What do you expect to get from Advocacy?
- Answer: some type of supervision, possibly banning of inappropriate editors
Summary:
[edit]Discussion:
[edit]- Have requested that advocee give a short summary of the events. -Royalguard11(Talk·Desk·Review Me!) 20:09, 6 January 2007 (UTC)
- Just a note - the AMA advocates cannot (and will not) block users, but can try to amicably resolve disputes, perhaps bringing bad behavior of editors to the attention of the community, which may decide to ban Martinp23 17:43, 11 January 2007 (UTC)
- Ok, I did get a summary here, but it doesn't appear to be anything that the AMA can help with, just seems like your everyday wiki-battling. We need a certain issue to tackle, not play wiki-super-heros. -Royalguard11(Talk·Desk·Review Me!) 00:56, 26 January 2007 (UTC)
- Just a note - the AMA advocates cannot (and will not) block users, but can try to amicably resolve disputes, perhaps bringing bad behavior of editors to the attention of the community, which may decide to ban Martinp23 17:43, 11 January 2007 (UTC)
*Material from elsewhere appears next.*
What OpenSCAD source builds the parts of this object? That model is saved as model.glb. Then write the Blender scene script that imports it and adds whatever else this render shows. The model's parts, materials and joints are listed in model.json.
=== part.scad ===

Not sure where to put this, so I am adding it here.
- Requests:
- Archive the talk page for the Mary Kay article. (I'd do it if I knew how to correctly do it.). The only things that should be on the "new" talk page are "Please Sign your Posts" and "Wikipedia rules". Comments there have been randomly deleted by people who did not write them. I'd like some resemblance of preserving what was discussed;
- Implement a "No External Links" policy. To wit: There should not be a section labelled "External Links". Statements within the article should be referenced. The list of references can serve as an external link list. This was a compromise made on the talk page. A discussion that has been lost due to deletion of comments in the talk page.
- Issue Summary
The major "groups" of people editing the article are:
- The pro-Mary Kay faction;
- The "reform Mary Kay" faction;
- The "shut down Mary Kay" faction;
Each of these factions edits material to support their position, or,more commonly, deletes material that does not support their position. (For example, BlueAmy's deletion the 'controversy" section, or 4.246.201.148's effort to rewrite the article as an anti-MK recruiting pamphlet.)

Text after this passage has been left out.